— START RECORD LIST —

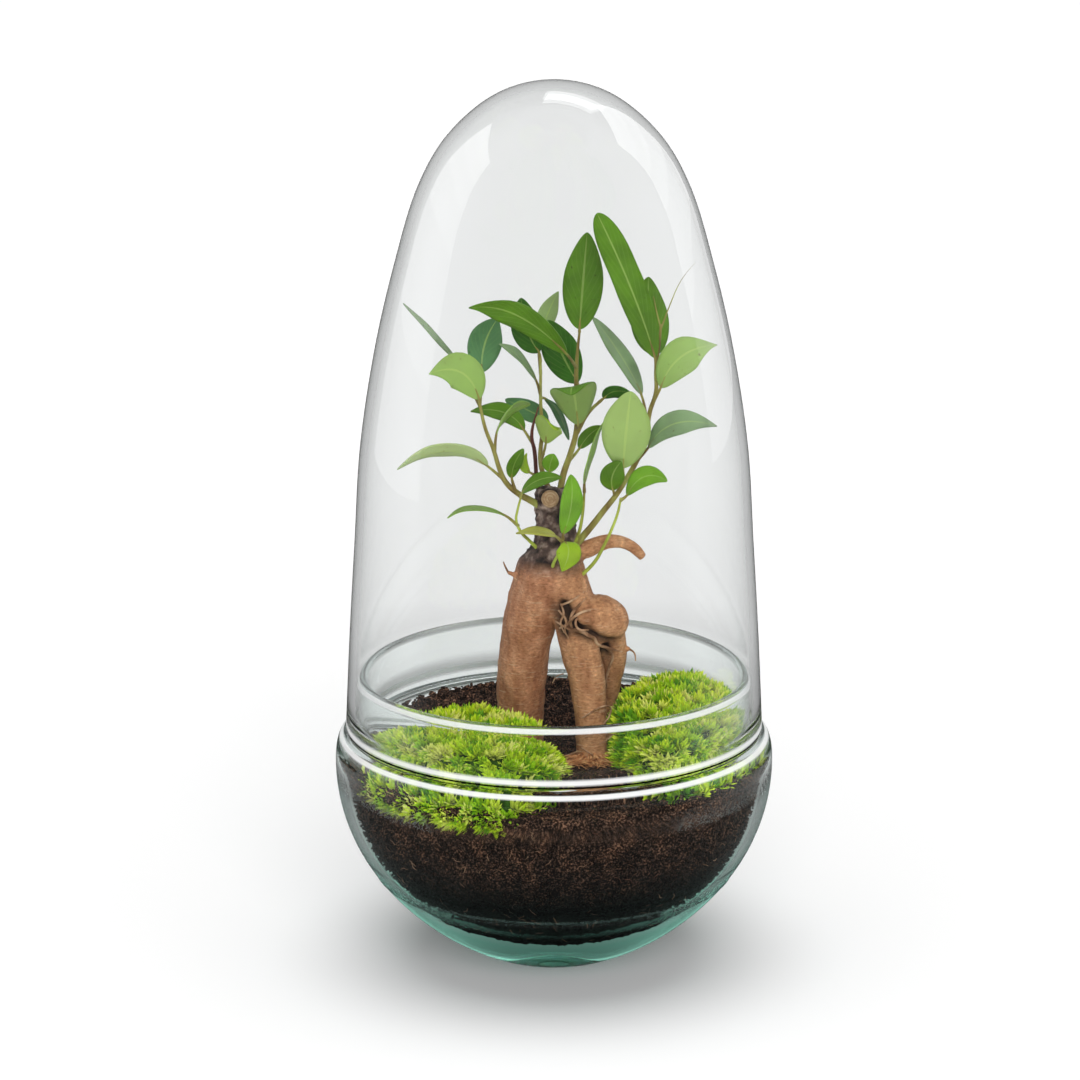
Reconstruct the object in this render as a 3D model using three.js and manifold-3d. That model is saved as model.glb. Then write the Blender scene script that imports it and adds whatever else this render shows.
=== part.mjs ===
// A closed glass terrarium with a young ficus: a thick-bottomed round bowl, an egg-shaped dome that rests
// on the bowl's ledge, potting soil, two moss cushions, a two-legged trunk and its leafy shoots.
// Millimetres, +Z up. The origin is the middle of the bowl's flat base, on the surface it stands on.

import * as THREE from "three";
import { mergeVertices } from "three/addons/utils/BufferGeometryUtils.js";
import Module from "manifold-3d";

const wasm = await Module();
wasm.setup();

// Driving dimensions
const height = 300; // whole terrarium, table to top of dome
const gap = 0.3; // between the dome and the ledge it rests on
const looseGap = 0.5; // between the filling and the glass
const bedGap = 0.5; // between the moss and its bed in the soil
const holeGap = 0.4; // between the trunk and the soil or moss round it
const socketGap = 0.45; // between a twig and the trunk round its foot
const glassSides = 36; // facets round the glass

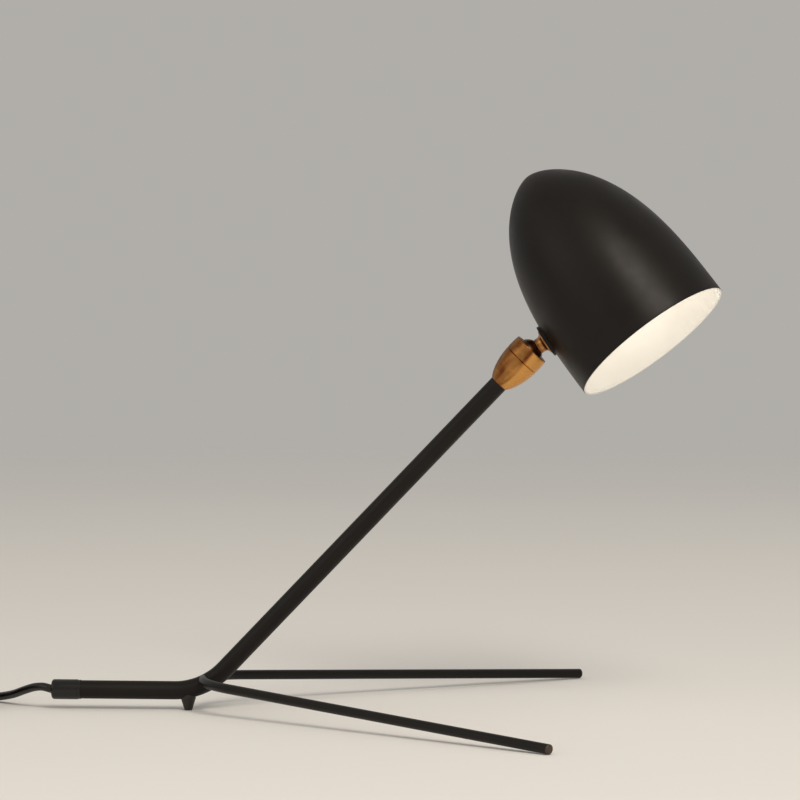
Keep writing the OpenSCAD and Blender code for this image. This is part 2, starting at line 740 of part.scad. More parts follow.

— END RECORD LIST —

Repeat the material above exactly.

COMPLETED TASK
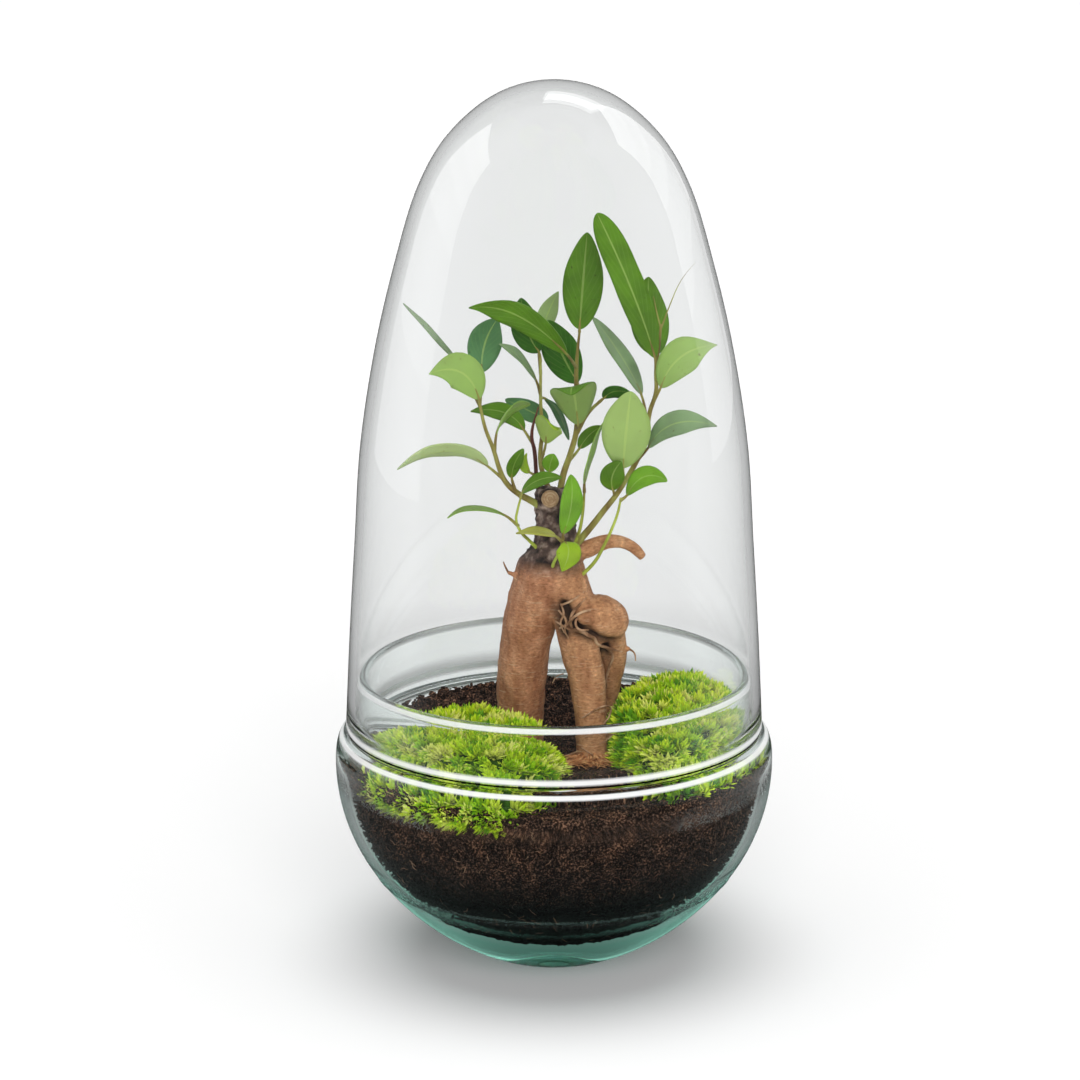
Reconstruct the object in this render as a 3D model using three.js and manifold-3d. That model is saved as model.glb. Then write the Blender scene script that imports it and adds whatever else this render shows.
=== part.mjs ===
// A closed glass terrarium with a young ficus: a thick-bottomed round bowl, an egg-shaped dome that rests
// on the bowl's ledge, potting soil, two moss cushions, a two-legged trunk and its leafy shoots.
// Millimetres, +Z up. The origin is the middle of the bowl's flat base, on the surface it stands on.

import * as THREE from "three";
import { mergeVertices } from "three/addons/utils/BufferGeometryUtils.js";
import Module from "manifold-3d";

const wasm = await Module();
wasm.setup();

// Driving dimensions
const height = 300; // whole terrarium, table to top of dome
const gap = 0.3; // between the dome and the ledge it rests on
const looseGap = 0.5; // between the filling and the glass
const bedGap = 0.5; // between the moss and its bed in the soil
const holeGap = 0.4; // between the trunk and the soil or moss round it
const socketGap = 0.45; // between a twig and the trunk round its foot
const glassSides = 36; // facets round the glass

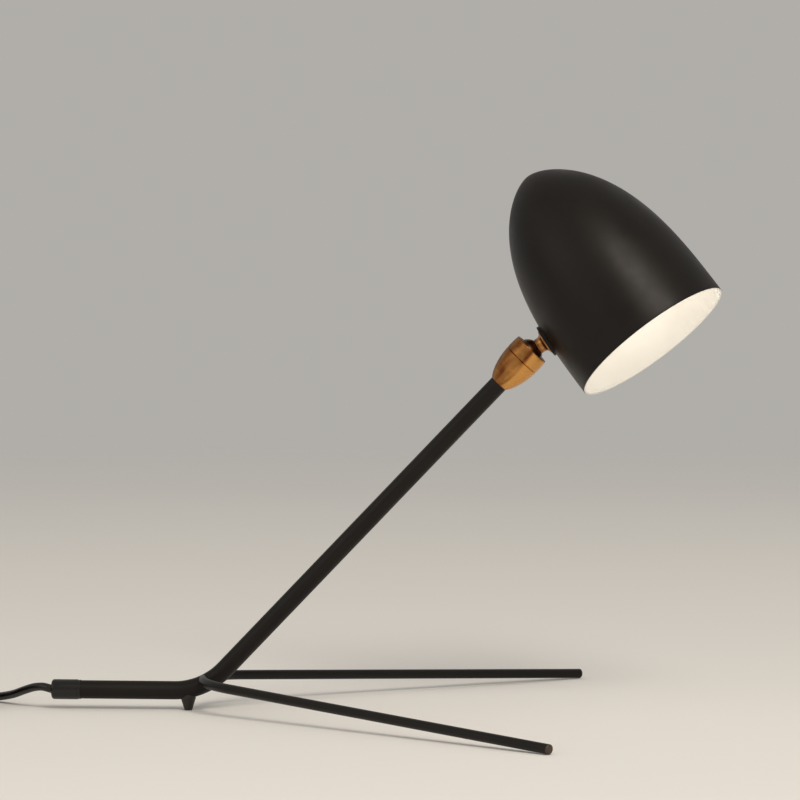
Keep writing the OpenSCAD and Blender code for this image. This is part 2, starting at line 740 of part.scad. More parts follow.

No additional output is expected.